Is buying an electric vehicle worth it in 2026 without the federal tax credit?
The federal $7,500 EV purchase tax credit (IRS Section 30D) and the $4,000 used EV credit (Section 25E) both expired September 30, 2025 and remain unavailable as of July 2, 2026. Whether an EV makes financial sense without them depends on individual driving patterns, local electricity rates, and home charging access. High-mileage buyers with home charging can still reach a favorable five-year cost outcome relative to a comparable gasoline vehicle through fuel savings. Lower-mileage buyers relying primarily on public charging will find the math tighter. State-level incentive programs vary significantly and warrant separate research by market.
Why are EV sales slowing in the United States while the global market keeps growing?
The divergence is primarily policy-driven, not consumer-preference-driven. China's EV mandates, export-oriented manufacturing, and the oil price environment from Middle East instability are accelerating adoption across Asia and Europe. In the US, the expiration of federal purchase incentives, reduced regulatory pressure on automakers, and higher sticker prices without subsidy support have compressed growth forecasts. As of July 2, 2026, BloombergNEF has revised the US 2030 EV market share projection to 17% — down from 27% in its 2025 forecast and 48% in its 2024 forecast.

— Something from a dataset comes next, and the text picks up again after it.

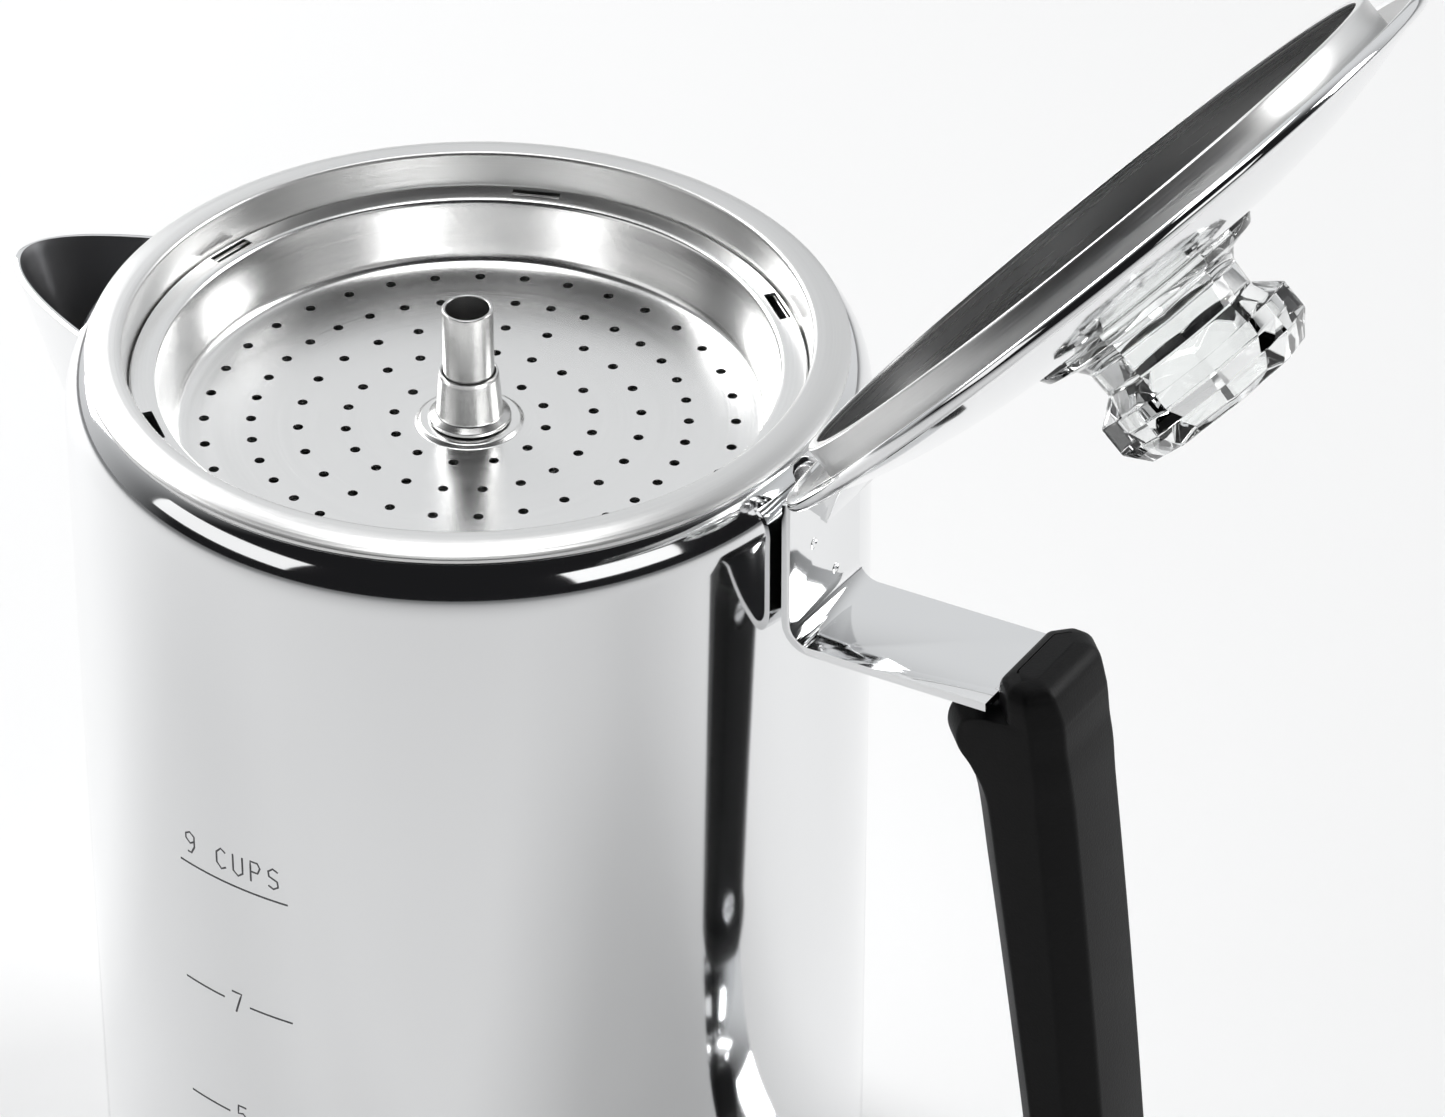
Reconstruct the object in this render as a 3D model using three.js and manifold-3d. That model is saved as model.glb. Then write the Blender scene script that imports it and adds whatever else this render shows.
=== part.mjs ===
// Stainless-steel coffee percolator for the camp stove, with its lid hinged open.
// Millimetres, +Z up. The origin is on the pot's axis, at the plane that it stands on.
// The handle points along +X and the spout along -X.
import * as THREE from 'three';
import { mergeVertices } from 'three/addons/utils/BufferGeometryUtils.js';
import Module from 'manifold-3d';

const wasm = await Module();
wasm.setup();

// ---------------------------------------------------------------- driving dimensions
const clearance = 0.3;            // gap between pieces that rest on or are welded to each other
const bodyRadius = 65;            // outside of the pot wall
const rimHeight = 178;            // height of the basket flange's outer edge
const sheet = 0.8;                // pot, lid and basket sheet
const aroundLarge = 36;           // facets round the pot, lid and basket
const aroundSmall = 20;           // facets round tubes and pins

// pot
const baseDiscInset = 9;
const baseDiscThickness = 3;
const cornerRadius = 6;           // between the pot's wall and its floor
const shoulderDrop = 9.2;         // the shoulder's height, from the wall to the mouth
const mouthFit = 1.1;             // the basket's upper wall in the mouth
const mouthRound = 1.2;
const neckDepth = 3.2;            // the rolled-in lip below the mouth

// spout
const spoutTopDrop = 11.6;        // rim to the spout's top edge
const spoutReach = 24;            // the tip's distance from the wall
const spoutLength = 68;           // top edge to the keel's lower end
const spoutHalfWidth = 17;
const spoutSheet = 1;
const windowTopDrop = 15;         // pour window in the wall behind the spout
const windowHeight = 30;
const windowHalfWidth = 9;

// basket
const flangeInset = 3.5;          // the flange's edge, in from the pot wall
const flangeWidth = 6;
const flangeRise = 1.5;           // the flange's crown, above its outer edge
const upperWallDepth = 5.6;       // crown to the spreader's ledge
const upperWallTaper = 0.8;
const stepWidth = 1.1;            // the step that carries the spreader
const basketDepth = 60;           // rim to the basket's floor
const basketRings = [8, 12, 16];
const basketFirstRing = 14;
const basketRingInset = 12;       // last ring of holes, in from the cup's wall
const sleeveHeight = 12;

// spreader
const ledgeThickness = 0.7;
const spreaderGap = 3.5;          // basket cup to the spreader's wall
const spreaderTaper = 2.5;
const spreaderDepth = 15;         // rim to the top of the perforated disc
const spreaderRings = [12, 20, 24, 36, 36];
const spreaderFirstRing = 12.5;
const spreaderRingInset = 4.6;
const perforation = 0.85;         // hole radius
const patternTurn = 111;          // degrees from the handle to the line that all rings share
const slotCount = 6;
const slotLength = 8;
const slotWidth = 2;
const embossRadius = 8.8;
const embossRise = 0.6;
const collarWall = 0.5;
const collarFlare = 0.5;
const collarHeight = 9.6;

// stem
const stemRadius = 4.15;
const stemWall = 0.6;
const stemRise = 6.5;             // stem top above the rim
const stemGap = 9;                // bell's foot to the tube's lower end
const slidingFit = 0.25;          // stem in its collar and sleeve
const bellRadius = 24;
const bellHeight = 20;

// lid
const lidInset = 0.2;             // rolled rim, in from the flange's edge
const rimBead = 1.2;
const domeRise = 7.2;
const seatWidth = 5.4;            // flat round the knob's hole
const skirtFit = 1.3;             // skirt inside the basket's upper wall
const skirtDepth = 5;
const skirtSheet = 0.7;

// knob
const knobHoleRadius = 15.6;
const knobFit = 0.5;              // glass collar in the lid's hole
const knobFlangeReach = 4.4;      // flange, out from the hole's edge
const knobNeckInset = 1.8;
const knobHeadFlare = 3.8;        // head, out from the neck
const knobGlassWall = 4.4;        // hole's edge to the bore
const knobHeight = 21;
const knobCrown = 2.6;            // glass over the top of the bore
const knobCollarDepth = 5;
const knobFacets = 8;
const lugReach = 1.7;
const lugWidth = 8;
const lugThickness = 1.8;
const springSheet = 0.6;
const springWidth = 4;

// hinge
const hingeReach = 4.5;           // pin centre, out from the pot wall
const hingeRise = 3.5;            // pin centre above the rim height
const openAngle = 132;
const pinRadius = 1.6;
const pinFit = 0.3;
const pinHead = 1;
const knuckleHalfWidth = 7;
const cheekSheet = 1.2;

// handle
const strapSheet = 1.5;
const strapWidth = 21.5;
const plateGap = 0.4;             // strap plate to the wall's crest
const plateTopDrop = 2;
const upperArmDrop = 28.3;        // rim to the upper arm's middle
const armRise = 1.4;              // the upper arm climbs this much on its way out
const bendRadius = 4.2;
const gripMargin = 0.5;           // grip width over the strap's
const gripEntryReach = 37.8;      // pot wall to the face where the strap goes in
const gripReach = 42.9;           // pot wall to the grip's middle, where its straight part starts
const gripTopDrop = 21.8;
const gripStraightDrop = 45;
const gripBottomHeight = 43;
const gripLean = 0.148;
const gripCurve = 0.0002;
const gripHalfDepth = 8.9;
const gripThinning = 0.022;
const tangWidth = 13;             // the straps' narrow ends inside the grip
const upperTangDrop = 54;
const lowerTangRise = 24;
const upperScrewDrop = 47;
const lowerScrewRise = 16;
const lowerArmHeight = 26;
const lowerPlateHeight = 10;
const lowerSweep = 20;
const socketFit = 0.3;
const screwRadius = 1.7;
const screwHeadRadius = 3.2;
const screwHeadDepth = 1.8;

// ---------------------------------------------------------------- finishes
const mirrorSteel = { color: 0xd9dcdf, roughness: 0.08, metalness: 1 };
const satinSteel = { color: 0xc9cccf, roughness: 0.34, metalness: 1 };
const blackGrip = { color: 0x111113, roughness: 0.42, metalness: 0 };
const clearGlass = { color: 0xf4f8f8, roughness: 0.03, metalness: 0, transparent: true, opacity: 0.35 };

// ---------------------------------------------------------------- helpers
const radians = THREE.MathUtils.degToRad;

/** Signed volume of an indexed triangle list: negative when its faces point in. */
function signedVolume(positions, indices) {
  const [a, b, c] = [new THREE.Vector3(), new THREE.Vector3(), new THREE.Vector3()];
  let volume = 0;
  for (let i = 0; i < indices.length; i += 3) {
    a.fromArray(positions, 3 * indices[i]);
    b.fromArray(positions, 3 * indices[i + 1]);
    c.fromArray(positions, 3 * indices[i + 2]);
    volume += a.dot(b.cross(c)) / 6;
  }
  return volume;
}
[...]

That three-year revision reflects policy environment more than any fundamental consumer resistance to EVs.
Disclaimer: This article is for informational and editorial purposes only and does not constitute financial advice. Commentary draws on publicly reported data from Seeking Alpha, BloombergNEF, IEA, Bloomberg News, and Carbon Brief. Research based on publicly available sources current as of July 2, 2026.